Wie Buchwald wollte sich auch kein VfB-Vertreter persönlich äußern. In einem Statement hieß es, der AG-Aufsichtsrat bedauere „diese Entwicklung sehr, da wir fest davon ausgegangen sind, dass mit der Erklärung von Guido Buchwald vom 4. Dezember 2018 die Grundlage für eine weitere vertrauensvolle Zusammenarbeit gelegt wurde“.

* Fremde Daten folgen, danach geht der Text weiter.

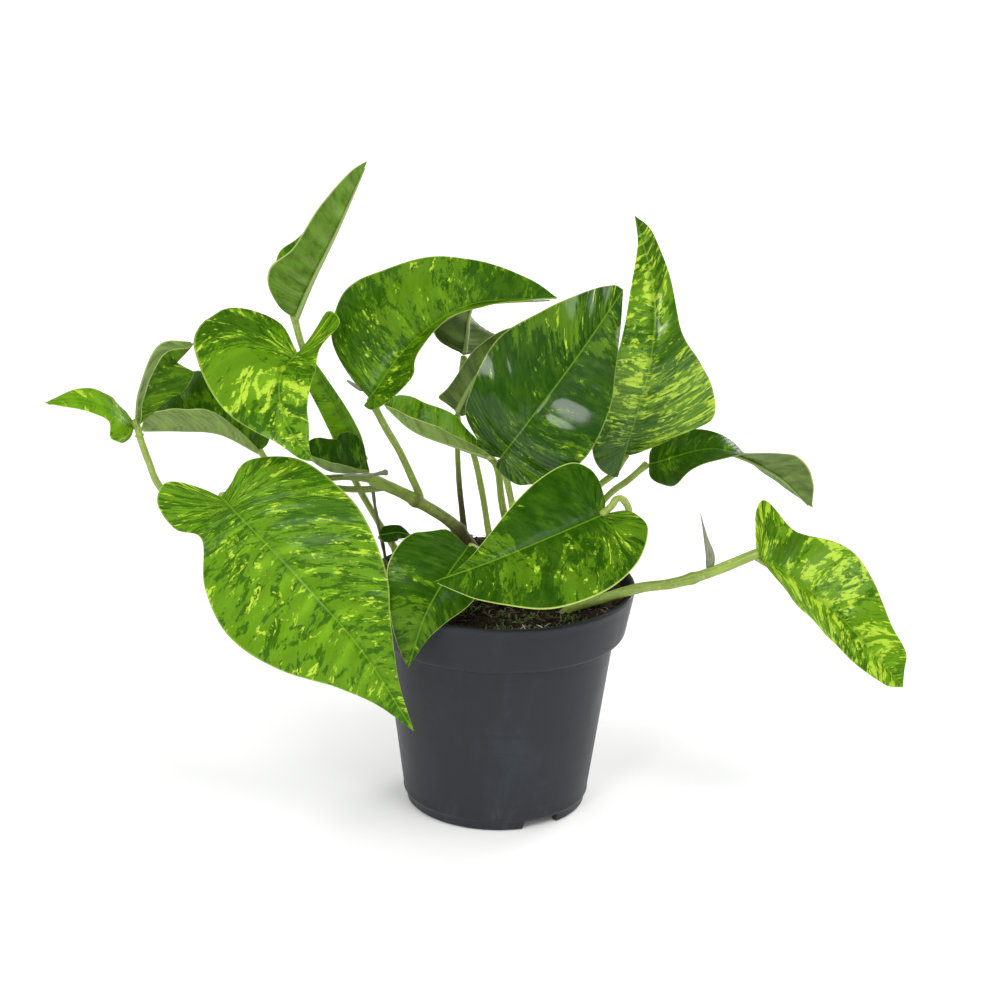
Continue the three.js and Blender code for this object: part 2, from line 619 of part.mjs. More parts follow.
function addPiece(name, geometry, colour, roughness) {
  const mesh = new THREE.Mesh(geometry, material(colour, roughness));
  mesh.name = name;
  plant.add(mesh);
}

addPiece('pot', pot(), COLOURS.pot, 0.5);
addPiece('soil', soil(), COLOURS.soil, 1);
for (const [name, stem] of Object.entries(STEMS)) {
  const colour = DRY_PIECES.includes(name) ? COLOURS.dry : COLOURS.stem;
  addPiece(name, stemGeometry(stem), colour, 0.5);
}
for (const [name, leaf] of Object.entries(LEAVES)) {
  addPiece(name, leafGeometry(leaf), COLOURS.leaf, 0.35);
}

export default plant;
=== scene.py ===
"""A golden pothos in a round nursery pot: glossy marbled heart-shaped leaves on green stalks.

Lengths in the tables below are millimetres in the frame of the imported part, +Z up, with the
origin at the centre of the pot's underside. Everything that is built is in metres.
"""

import math
import random

import bmesh
import bpy
import numpy as np
from mathutils import Matrix, Vector, noise


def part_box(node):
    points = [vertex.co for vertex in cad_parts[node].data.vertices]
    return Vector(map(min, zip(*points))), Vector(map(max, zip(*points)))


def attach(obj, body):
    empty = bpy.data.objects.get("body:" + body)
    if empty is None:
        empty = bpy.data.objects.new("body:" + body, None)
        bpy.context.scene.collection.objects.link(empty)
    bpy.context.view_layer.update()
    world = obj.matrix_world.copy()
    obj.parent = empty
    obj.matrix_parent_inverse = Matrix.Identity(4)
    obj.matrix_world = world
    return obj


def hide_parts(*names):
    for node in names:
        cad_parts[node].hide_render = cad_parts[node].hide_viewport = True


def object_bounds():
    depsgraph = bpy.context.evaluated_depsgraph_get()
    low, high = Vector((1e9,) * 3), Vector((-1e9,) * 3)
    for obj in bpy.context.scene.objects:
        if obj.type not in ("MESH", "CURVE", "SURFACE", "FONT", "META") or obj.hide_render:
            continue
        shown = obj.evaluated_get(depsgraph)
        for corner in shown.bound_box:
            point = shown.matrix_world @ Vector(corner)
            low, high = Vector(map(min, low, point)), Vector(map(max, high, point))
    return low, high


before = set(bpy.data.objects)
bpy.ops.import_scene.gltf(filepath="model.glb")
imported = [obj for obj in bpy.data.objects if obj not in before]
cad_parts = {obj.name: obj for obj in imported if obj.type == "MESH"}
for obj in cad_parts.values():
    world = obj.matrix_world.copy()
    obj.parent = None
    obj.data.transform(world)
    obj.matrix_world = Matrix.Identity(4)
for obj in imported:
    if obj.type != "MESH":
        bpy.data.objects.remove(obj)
CAD_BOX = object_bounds()
POT_LOW, POT_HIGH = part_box("pot")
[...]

In Buchwald verliert das Gremium eines von bislang zwei Mitgliedern mit einem Hintergrund als Fußballprofi. Hermann Ohlicher, mit Buchwald 1984 Meister geworden, verbleibt im Aufsichtsrat neben den Wirtschaftsgrößen Wilfried Porth (Daimler), Hartmut Jenner (Kärcher) und Franz Reiner (Mercedes Benz Bank). Wolfgang Dietrich und Bernd Gaiser vertreten den Verein, Bertram Sugg gilt als Mann der Basis. Acht von neun möglichen Aufsichtsratsposten waren bislang vergeben. Mit seiner Forderung nach mehr sportlicher Kompetenz stand und steht Buchwald im Übrigen nicht allein.

Erst am Sonntagabend hatte der ehemalige VfB-Profi Thomas Berthold beim TV-Sender Sky dieselbe Meinung vertreten: „Irgendeinen ehemaligen Spieler in ein Gremium zu setzen, der aber weder informiert wird noch ein Veto einlegen kann – das ist für mich ein Alibi.“ Allerdings gilt auch: Rein rechtlich müssen in der VfB AG sowohl die generellen Kaderplanungen als auch alle Entscheidungen über Verträge mit einem größeren Volumen oder ab einer bestimmten Laufzeit mit dem Aufsichtsrat abgestimmt werden. Also bislang auch mit Buchwald.